## Your objective
The data below holds a line containing "base_board();" and a line containing "TREAD_TAB_W, TREAD_TAB_H, TREAD_SLOT_DEPTH"; please quote exactly those two lines and every line between them, and nothing else.

## Materials provided
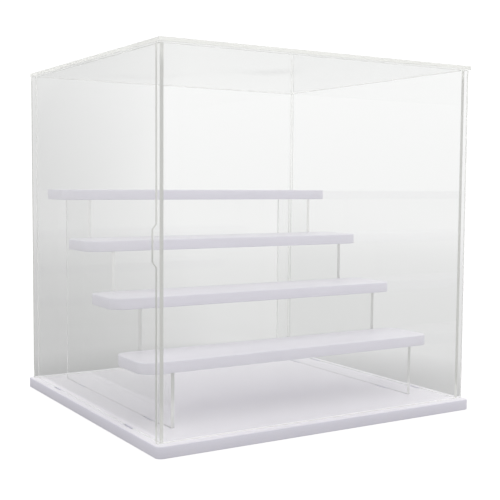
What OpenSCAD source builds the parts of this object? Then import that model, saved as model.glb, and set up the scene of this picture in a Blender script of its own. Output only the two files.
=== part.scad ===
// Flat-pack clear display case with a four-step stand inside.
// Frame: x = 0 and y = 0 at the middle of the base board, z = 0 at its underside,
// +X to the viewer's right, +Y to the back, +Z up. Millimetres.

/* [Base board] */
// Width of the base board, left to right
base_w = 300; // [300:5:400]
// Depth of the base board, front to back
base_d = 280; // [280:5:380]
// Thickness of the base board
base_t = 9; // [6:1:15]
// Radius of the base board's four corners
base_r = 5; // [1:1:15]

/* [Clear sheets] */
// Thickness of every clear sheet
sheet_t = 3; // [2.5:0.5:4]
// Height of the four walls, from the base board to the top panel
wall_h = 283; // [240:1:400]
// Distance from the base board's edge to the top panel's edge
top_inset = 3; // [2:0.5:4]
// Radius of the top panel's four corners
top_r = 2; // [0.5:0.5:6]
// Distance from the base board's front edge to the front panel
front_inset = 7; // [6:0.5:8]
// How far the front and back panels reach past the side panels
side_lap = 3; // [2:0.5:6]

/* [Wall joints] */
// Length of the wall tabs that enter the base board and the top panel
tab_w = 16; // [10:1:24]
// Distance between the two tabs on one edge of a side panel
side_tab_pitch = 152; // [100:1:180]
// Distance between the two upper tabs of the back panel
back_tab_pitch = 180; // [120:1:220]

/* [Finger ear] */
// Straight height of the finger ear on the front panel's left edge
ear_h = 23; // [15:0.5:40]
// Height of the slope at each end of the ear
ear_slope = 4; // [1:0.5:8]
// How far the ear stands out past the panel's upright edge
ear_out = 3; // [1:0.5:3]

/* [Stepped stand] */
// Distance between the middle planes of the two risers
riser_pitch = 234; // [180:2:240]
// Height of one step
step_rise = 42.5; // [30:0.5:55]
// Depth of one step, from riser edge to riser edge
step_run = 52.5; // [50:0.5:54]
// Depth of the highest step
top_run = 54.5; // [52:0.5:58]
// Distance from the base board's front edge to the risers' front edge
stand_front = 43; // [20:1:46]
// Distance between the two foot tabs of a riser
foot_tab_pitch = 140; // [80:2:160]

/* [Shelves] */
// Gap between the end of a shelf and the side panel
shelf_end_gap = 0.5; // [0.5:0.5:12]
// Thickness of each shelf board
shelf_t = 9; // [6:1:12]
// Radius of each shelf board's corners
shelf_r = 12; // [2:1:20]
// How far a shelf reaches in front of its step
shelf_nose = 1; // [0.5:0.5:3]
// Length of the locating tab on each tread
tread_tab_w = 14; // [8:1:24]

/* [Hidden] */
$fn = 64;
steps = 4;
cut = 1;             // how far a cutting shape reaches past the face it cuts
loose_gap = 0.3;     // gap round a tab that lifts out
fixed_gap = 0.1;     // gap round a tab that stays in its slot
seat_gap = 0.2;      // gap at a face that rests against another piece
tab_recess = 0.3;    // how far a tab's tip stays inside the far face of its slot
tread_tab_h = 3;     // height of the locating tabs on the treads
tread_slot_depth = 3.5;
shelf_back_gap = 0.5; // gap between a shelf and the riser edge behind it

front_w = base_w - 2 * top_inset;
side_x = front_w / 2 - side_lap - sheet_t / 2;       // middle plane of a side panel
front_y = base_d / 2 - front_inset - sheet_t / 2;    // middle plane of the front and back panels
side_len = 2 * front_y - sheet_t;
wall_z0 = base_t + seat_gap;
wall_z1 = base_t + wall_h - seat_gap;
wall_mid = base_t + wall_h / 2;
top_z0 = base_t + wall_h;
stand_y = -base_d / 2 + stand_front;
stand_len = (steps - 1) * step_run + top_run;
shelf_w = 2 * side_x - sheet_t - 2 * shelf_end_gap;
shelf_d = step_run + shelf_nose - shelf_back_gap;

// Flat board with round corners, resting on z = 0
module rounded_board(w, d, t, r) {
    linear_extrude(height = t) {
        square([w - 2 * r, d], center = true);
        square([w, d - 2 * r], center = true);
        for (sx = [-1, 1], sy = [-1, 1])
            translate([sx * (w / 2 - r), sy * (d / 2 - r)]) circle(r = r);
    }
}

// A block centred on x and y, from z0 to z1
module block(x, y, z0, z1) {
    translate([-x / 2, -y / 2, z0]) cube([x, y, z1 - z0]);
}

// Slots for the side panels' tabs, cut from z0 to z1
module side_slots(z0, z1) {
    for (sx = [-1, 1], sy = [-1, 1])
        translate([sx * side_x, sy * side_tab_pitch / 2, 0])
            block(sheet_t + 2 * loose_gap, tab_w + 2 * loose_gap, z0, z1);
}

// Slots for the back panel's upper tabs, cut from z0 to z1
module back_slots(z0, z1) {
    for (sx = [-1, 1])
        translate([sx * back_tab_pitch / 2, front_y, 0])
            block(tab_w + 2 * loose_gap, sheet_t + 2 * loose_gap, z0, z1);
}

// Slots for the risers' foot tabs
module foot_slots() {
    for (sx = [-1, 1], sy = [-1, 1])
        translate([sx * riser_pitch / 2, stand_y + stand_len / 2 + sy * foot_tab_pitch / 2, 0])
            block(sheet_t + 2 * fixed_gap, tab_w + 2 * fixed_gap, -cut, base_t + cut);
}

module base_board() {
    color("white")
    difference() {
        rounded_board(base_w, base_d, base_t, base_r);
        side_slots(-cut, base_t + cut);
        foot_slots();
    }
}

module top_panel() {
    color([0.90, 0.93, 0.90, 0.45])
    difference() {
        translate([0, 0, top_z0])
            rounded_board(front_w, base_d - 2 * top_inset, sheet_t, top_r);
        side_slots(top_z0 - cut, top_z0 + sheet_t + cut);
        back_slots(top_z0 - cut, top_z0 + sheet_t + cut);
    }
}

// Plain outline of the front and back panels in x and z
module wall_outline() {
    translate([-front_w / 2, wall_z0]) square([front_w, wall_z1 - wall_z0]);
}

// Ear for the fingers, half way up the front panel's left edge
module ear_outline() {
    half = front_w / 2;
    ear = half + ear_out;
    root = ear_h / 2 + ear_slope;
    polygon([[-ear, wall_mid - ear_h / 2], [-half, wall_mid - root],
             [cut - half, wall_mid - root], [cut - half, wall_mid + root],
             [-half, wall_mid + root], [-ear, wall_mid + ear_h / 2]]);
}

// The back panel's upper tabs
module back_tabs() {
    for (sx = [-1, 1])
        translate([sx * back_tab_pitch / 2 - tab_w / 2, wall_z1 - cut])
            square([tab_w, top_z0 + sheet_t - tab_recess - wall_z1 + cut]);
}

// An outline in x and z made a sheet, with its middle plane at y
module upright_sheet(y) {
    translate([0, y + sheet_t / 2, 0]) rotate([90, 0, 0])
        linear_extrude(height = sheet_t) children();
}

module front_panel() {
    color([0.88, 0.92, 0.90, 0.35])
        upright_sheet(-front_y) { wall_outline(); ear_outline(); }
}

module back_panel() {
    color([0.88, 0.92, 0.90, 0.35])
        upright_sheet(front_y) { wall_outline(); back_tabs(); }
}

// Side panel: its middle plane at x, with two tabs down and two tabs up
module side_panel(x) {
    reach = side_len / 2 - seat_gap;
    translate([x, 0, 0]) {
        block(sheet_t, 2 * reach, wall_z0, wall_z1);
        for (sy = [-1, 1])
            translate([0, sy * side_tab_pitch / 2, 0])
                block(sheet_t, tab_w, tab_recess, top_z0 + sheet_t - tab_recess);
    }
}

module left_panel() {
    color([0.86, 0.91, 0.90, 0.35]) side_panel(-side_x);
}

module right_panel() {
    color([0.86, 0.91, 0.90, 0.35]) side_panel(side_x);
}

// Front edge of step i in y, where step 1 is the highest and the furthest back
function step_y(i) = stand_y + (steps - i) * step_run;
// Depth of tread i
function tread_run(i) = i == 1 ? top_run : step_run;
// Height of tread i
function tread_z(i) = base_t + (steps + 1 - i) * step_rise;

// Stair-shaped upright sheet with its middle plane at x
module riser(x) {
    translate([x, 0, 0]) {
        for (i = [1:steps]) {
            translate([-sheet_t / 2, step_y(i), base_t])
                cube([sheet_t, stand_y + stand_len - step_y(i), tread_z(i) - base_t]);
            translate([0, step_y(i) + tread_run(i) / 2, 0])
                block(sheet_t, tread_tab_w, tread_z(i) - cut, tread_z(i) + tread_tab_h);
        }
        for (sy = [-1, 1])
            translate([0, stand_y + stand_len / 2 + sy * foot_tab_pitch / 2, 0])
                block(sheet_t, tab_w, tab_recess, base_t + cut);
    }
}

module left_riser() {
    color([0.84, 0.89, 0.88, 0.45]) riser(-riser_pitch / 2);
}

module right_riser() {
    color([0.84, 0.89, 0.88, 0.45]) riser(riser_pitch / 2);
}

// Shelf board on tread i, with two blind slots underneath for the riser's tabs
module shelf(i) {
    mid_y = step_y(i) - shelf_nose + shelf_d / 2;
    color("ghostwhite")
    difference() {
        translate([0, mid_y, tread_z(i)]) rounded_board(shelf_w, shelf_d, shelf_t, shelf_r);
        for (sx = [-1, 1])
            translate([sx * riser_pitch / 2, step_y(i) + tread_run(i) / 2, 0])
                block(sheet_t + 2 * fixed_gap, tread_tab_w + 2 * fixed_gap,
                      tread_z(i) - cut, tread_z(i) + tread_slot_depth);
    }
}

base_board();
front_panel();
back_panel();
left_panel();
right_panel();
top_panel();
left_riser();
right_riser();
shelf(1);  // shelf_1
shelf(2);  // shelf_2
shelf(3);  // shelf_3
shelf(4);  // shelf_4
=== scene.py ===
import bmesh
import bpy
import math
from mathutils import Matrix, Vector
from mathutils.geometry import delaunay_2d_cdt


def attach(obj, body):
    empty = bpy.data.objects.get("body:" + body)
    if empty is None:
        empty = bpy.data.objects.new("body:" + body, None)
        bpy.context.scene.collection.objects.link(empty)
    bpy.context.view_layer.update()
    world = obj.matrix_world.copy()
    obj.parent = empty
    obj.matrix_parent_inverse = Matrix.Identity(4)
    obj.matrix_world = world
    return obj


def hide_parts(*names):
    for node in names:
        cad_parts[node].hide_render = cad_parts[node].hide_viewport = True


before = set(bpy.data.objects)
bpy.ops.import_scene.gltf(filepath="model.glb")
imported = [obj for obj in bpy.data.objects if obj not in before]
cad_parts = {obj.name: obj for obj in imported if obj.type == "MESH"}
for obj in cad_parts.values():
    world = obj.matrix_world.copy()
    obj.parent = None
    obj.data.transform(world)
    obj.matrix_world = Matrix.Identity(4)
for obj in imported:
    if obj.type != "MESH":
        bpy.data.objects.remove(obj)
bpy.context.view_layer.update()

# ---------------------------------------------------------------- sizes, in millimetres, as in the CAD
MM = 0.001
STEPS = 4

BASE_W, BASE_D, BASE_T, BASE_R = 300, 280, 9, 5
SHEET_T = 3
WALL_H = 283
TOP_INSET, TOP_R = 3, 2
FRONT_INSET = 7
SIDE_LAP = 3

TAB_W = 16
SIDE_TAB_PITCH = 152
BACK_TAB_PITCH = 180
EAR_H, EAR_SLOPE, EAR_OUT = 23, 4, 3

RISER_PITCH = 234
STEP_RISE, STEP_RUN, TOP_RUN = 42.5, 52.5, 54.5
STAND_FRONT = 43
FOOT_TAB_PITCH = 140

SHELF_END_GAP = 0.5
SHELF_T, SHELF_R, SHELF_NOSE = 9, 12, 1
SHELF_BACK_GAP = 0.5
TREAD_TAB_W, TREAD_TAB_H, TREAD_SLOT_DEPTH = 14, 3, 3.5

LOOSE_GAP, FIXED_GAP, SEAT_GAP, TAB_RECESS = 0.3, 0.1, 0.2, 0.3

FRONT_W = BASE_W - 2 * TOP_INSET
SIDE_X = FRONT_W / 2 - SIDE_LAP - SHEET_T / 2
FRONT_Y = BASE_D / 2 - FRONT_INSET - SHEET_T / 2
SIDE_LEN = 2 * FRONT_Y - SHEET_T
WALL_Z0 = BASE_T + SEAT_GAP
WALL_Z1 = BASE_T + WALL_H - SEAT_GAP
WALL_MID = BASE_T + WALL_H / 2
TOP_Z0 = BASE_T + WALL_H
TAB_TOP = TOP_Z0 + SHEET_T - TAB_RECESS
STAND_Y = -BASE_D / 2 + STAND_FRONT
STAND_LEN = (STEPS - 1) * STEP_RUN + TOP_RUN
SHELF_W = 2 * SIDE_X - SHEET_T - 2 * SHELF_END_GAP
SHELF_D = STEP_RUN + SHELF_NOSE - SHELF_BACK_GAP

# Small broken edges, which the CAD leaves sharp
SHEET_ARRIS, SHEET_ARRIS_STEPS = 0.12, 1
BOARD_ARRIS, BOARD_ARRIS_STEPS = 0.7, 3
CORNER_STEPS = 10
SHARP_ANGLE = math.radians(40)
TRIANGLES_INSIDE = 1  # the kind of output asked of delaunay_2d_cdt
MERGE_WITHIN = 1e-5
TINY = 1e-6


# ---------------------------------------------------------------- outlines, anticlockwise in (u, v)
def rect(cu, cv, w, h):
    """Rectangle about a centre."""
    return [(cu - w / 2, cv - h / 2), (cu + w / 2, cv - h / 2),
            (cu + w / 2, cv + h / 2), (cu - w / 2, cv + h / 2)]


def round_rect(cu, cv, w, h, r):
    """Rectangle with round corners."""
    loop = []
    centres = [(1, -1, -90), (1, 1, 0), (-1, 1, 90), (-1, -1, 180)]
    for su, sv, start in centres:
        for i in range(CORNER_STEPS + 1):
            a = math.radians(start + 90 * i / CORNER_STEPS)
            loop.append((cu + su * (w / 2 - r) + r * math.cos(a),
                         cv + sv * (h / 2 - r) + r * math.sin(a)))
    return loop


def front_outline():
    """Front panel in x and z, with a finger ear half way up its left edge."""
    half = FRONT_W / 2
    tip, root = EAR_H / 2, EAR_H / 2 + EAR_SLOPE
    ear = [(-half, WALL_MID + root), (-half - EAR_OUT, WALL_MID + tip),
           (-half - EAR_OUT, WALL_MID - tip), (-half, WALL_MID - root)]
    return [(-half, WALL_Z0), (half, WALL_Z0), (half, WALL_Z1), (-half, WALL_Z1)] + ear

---

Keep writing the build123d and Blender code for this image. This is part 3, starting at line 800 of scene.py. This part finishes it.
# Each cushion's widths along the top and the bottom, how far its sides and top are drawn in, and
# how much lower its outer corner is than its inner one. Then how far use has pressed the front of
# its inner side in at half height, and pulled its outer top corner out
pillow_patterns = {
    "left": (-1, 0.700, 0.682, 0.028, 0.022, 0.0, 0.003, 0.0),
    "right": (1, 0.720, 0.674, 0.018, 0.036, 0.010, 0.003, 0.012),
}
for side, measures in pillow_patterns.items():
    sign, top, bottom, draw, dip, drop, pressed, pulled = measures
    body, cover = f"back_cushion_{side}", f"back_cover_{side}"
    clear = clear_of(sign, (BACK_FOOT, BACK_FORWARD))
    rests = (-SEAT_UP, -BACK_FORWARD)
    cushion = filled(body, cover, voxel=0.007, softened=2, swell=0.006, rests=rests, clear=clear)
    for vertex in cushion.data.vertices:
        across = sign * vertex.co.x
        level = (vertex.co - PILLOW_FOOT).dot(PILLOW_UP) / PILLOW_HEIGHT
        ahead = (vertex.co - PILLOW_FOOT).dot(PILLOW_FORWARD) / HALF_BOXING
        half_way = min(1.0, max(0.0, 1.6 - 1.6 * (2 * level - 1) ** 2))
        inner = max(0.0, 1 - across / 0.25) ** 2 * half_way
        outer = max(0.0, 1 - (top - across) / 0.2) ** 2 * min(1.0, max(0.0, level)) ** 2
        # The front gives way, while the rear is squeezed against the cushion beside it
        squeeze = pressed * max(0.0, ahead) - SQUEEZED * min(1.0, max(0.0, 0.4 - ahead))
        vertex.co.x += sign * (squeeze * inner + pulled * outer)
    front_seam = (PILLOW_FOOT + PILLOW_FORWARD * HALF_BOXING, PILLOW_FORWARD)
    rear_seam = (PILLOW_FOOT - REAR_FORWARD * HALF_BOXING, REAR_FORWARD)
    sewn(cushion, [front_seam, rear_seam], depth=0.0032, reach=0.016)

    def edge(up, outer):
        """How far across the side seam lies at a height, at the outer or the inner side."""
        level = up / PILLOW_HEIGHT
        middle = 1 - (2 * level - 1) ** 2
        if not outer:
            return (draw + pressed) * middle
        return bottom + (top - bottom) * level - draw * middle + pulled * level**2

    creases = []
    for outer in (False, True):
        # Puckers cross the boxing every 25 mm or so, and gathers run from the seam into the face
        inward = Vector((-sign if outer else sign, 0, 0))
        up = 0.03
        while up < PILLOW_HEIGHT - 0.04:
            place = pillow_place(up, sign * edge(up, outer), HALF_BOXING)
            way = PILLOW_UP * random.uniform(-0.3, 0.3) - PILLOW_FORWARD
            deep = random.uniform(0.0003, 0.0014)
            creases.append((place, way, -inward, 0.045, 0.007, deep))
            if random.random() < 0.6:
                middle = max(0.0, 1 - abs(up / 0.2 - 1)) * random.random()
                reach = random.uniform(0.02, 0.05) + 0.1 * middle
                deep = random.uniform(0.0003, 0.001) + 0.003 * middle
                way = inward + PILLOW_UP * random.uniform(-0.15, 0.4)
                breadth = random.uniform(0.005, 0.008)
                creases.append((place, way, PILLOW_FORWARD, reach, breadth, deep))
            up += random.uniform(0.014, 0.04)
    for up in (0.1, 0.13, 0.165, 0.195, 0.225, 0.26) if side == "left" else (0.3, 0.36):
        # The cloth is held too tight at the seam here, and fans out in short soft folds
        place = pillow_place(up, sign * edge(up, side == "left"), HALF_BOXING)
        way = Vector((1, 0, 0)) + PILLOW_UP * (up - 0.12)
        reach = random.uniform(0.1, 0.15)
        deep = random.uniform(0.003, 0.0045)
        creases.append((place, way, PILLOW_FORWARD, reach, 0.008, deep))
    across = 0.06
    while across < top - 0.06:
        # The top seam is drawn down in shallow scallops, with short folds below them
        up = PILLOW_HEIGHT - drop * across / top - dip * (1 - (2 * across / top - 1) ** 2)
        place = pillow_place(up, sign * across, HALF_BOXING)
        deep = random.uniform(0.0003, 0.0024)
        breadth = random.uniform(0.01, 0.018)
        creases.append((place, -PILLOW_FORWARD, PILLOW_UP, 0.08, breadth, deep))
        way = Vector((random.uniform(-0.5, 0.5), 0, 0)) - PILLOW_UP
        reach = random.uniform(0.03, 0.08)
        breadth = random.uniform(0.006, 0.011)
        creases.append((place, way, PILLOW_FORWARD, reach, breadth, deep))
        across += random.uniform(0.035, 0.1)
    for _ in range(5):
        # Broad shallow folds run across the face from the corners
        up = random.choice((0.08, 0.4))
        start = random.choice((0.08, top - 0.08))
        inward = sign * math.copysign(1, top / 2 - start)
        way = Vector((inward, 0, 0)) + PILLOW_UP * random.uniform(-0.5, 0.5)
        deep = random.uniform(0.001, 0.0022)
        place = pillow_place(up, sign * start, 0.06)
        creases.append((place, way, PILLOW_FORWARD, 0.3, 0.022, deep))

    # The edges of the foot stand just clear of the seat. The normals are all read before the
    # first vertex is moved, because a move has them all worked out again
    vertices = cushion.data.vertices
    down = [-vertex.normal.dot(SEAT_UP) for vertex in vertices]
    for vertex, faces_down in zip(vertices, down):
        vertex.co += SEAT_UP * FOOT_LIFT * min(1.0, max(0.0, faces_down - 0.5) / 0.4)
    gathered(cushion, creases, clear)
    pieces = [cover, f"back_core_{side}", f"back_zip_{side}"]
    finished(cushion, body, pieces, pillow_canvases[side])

* * *

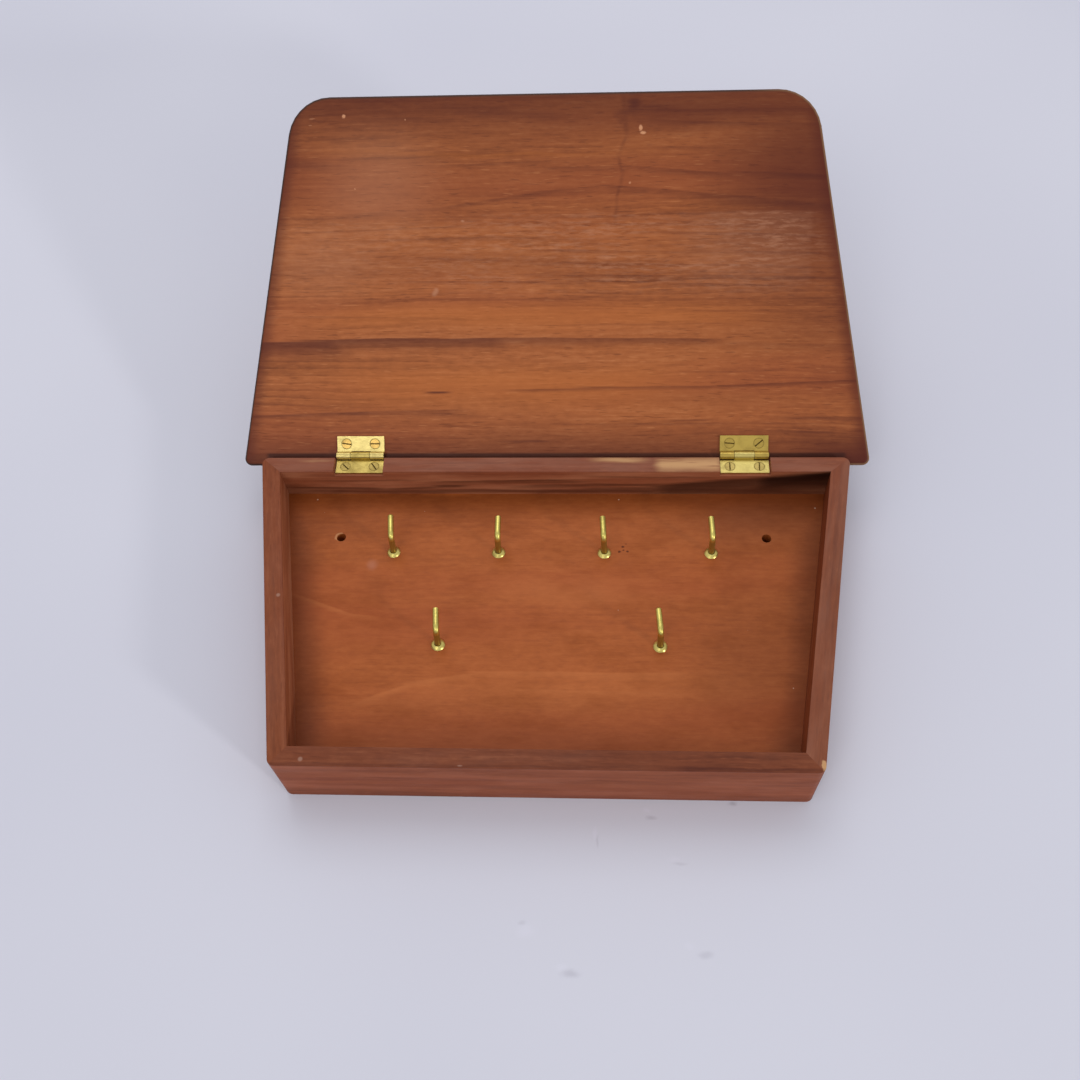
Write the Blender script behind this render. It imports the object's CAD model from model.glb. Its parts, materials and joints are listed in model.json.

## Complete output
base_board();
front_panel();
back_panel();
left_panel();
right_panel();
top_panel();
left_riser();
right_riser();
shelf(1);  // shelf_1
shelf(2);  // shelf_2
shelf(3);  // shelf_3
shelf(4);  // shelf_4
=== scene.py ===
import bmesh
import bpy
import math
from mathutils import Matrix, Vector
from mathutils.geometry import delaunay_2d_cdt


def attach(obj, body):
    empty = bpy.data.objects.get("body:" + body)
    if empty is None:
        empty = bpy.data.objects.new("body:" + body, None)
        bpy.context.scene.collection.objects.link(empty)
    bpy.context.view_layer.update()
    world = obj.matrix_world.copy()
    obj.parent = empty
    obj.matrix_parent_inverse = Matrix.Identity(4)
    obj.matrix_world = world
    return obj


def hide_parts(*names):
    for node in names:
        cad_parts[node].hide_render = cad_parts[node].hide_viewport = True


before = set(bpy.data.objects)
bpy.ops.import_scene.gltf(filepath="model.glb")
imported = [obj for obj in bpy.data.objects if obj not in before]
cad_parts = {obj.name: obj for obj in imported if obj.type == "MESH"}
for obj in cad_parts.values():
    world = obj.matrix_world.copy()
    obj.parent = None
    obj.data.transform(world)
    obj.matrix_world = Matrix.Identity(4)
for obj in imported:
    if obj.type != "MESH":
        bpy.data.objects.remove(obj)
bpy.context.view_layer.update()

# ---------------------------------------------------------------- sizes, in millimetres, as in the CAD
MM = 0.001
STEPS = 4

BASE_W, BASE_D, BASE_T, BASE_R = 300, 280, 9, 5
SHEET_T = 3
WALL_H = 283
TOP_INSET, TOP_R = 3, 2
FRONT_INSET = 7
SIDE_LAP = 3

TAB_W = 16
SIDE_TAB_PITCH = 152
BACK_TAB_PITCH = 180
EAR_H, EAR_SLOPE, EAR_OUT = 23, 4, 3

RISER_PITCH = 234
STEP_RISE, STEP_RUN, TOP_RUN = 42.5, 52.5, 54.5
STAND_FRONT = 43
FOOT_TAB_PITCH = 140

SHELF_END_GAP = 0.5
SHELF_T, SHELF_R, SHELF_NOSE = 9, 12, 1
SHELF_BACK_GAP = 0.5
TREAD_TAB_W, TREAD_TAB_H, TREAD_SLOT_DEPTH = 14, 3, 3.5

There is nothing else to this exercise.